3. Grounds for Unpatentability
Ground 1: Anticipation by Harris - Claims 1-2, 4-6, 9, 12-13, and 15 are anticipated by Harris.
- Prior Art Relied Upon: Harris (Patent 9,501,507).
- Core Argument for this Ground:
- Prior Art Mapping: Petitioner argued that Harris discloses every element of the challenged claims. Harris teaches a system for "indexing and searching geo-temporal data" that is obtained from "multiple disparate data sources" and stored in a central "data repository." The system explicitly handles data with both a "geospatial component" (e.g., longitude and latitude) and a "temporal component" (a point or range of time). Petitioner asserted that Harris’s system allows a data analyst to specify "geo-temporal queries," retrieves matching data items based on both location and time, and "provides as output a set of search results," thereby teaching all limitations of the independent claims.
Ground 2: Obviousness over Harris and Florance - Claims 9-10, 12-13, and 15 are obvious over Harris in view of Florance.
- Prior Art Relied Upon: Harris (Patent 9,501,507), Florance (Application # 2009/0132316).
- Core Argument for this Ground:
- Prior Art Mapping: Petitioner contended that Harris provides the foundational system for aggregating and querying geo-temporal data from various sources. Florance was cited to supply the specific teachings of an "integrated centralized property database" containing detailed real estate information. Florance discloses a "comprehensive database" for commercial real estate transactions that aggregates data from numerous proprietary databases, including specific "property" information such as "parcel number," "assessor parcel number," and other data linked to geographic locations. This combination, Petitioner argued, renders obvious the claims requiring a "property database" and the retrieval of "parcel information."
- Motivation to Combine: A POSITA would combine Harris’s flexible geo-temporal search system with Florance’s specific real estate data to create a more powerful and commercially valuable tool. Harris’s system is designed to ingest data from disparate sources, and incorporating Florance’s property-specific data would be a logical enhancement to provide more granular, user-relevant search results. Florance itself highlights the value of an "integrated database" for real estate, providing a clear reason to add its specific data types to Harris's general framework.

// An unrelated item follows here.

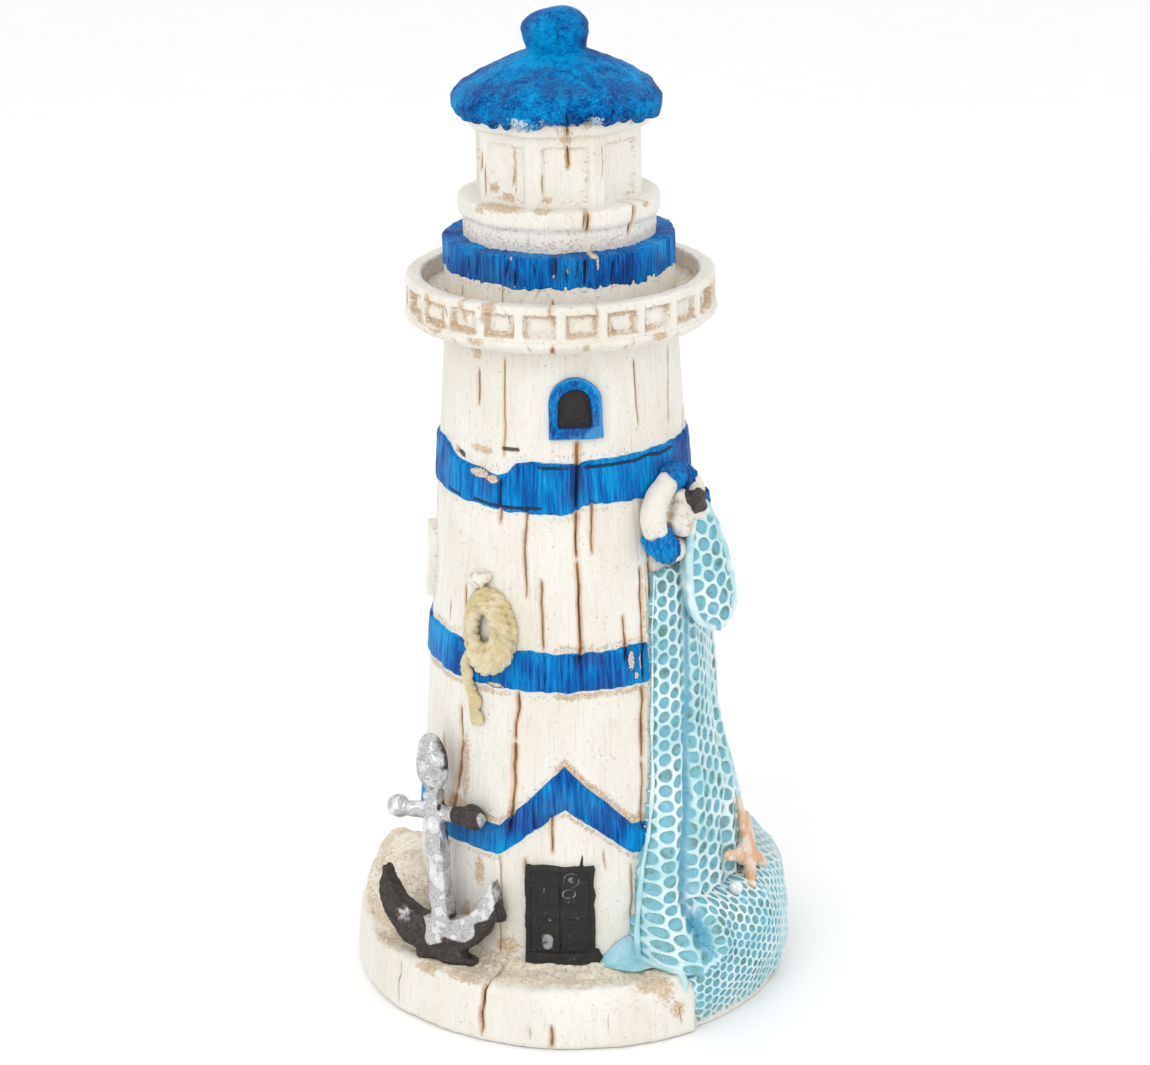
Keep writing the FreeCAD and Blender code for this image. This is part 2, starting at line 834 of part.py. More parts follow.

- Expectation of Success: Given that Harris’s system is expressly designed to handle diverse data types from multiple sources, a POSITA would have had a high expectation of success in integrating the property and parcel data taught by Florance into Harris’s database architecture. The combination represented a predictable application of known data integration techniques.
Ground 3: Obviousness over Harris, Florance, and Salvagio - Claim 11 is obvious over Harris in view of Florance and Salvagio.
- Prior Art Relied Upon: Harris (Patent 9,501,507), Florance (Application # 2009/0132316), Salvagio (Patent 8,401,877).
- Core Argument for this Ground:
- Prior Art Mapping: This ground builds upon the Harris and Florance combination to argue the patentability of claim 11, which adds limitations related to retrieving and comparing insurance policy information. Petitioner asserted that Salvagio teaches these missing elements. Salvagio discloses a system for insurance claim processing that uses a "property database" to store and retrieve "insurance policy information," such as the insurance carrier, policy number, effective date, and expiration date, all associated with a specific property identified by its address.
- Motivation to Combine: A POSITA would have been motivated to add the insurance data taught by Salvagio to the combined Harris/Florance property database to create an even more comprehensive information tool. For users analyzing properties, having associated insurance data is a logical and valuable extension for applications like risk assessment, asset management, or claims investigation. Salvagio addresses the inefficiency of siloed information, which would motivate a POSITA to consolidate its insurance data into the powerful, centralized geo-temporal system taught by Harris.
- Expectation of Success: Integrating Salvagio’s well-defined insurance data fields into the Harris/Florance database would have been a routine task. A POSITA would have understood that using standard database operations, such as a "join," could easily compare parcel location data with insurance policy data to determine which policies are associated with which properties, with a predictable and successful outcome.
4. Key Claim Construction Positions
- "data aggregation system" (claims 1, 2, 5, 6): Petitioner proposed this term be construed as a "system that aggregates data from multiple distributed external data sources into a centralized database."
- This construction was argued to be consistent with the ’648 patent’s own description and essential for establishing that prior art systems like Harris, which pull data from "multiple disparate data sources" into a "data repository," meet the claim limitations.
5. Arguments Regarding Discretionary Denial
- Petitioner argued that discretionary denial under 35 U.S.C. § 314(a) based on Fintiv factors would be inappropriate. It was noted that no trial date has been set in the parallel litigation in the District of Utah. Based on the median time-to-trial in that district, a trial would not occur until approximately May 2026, which is well after the statutory deadline for a Final Written Decision in this inter partes review (IPR) proceeding.
6. Relief Requested
- Petitioner requests the institution of an IPR and the cancellation of claims 1-2, 4-6, 9-13, and 15 of the ’648 patent as unpatentable.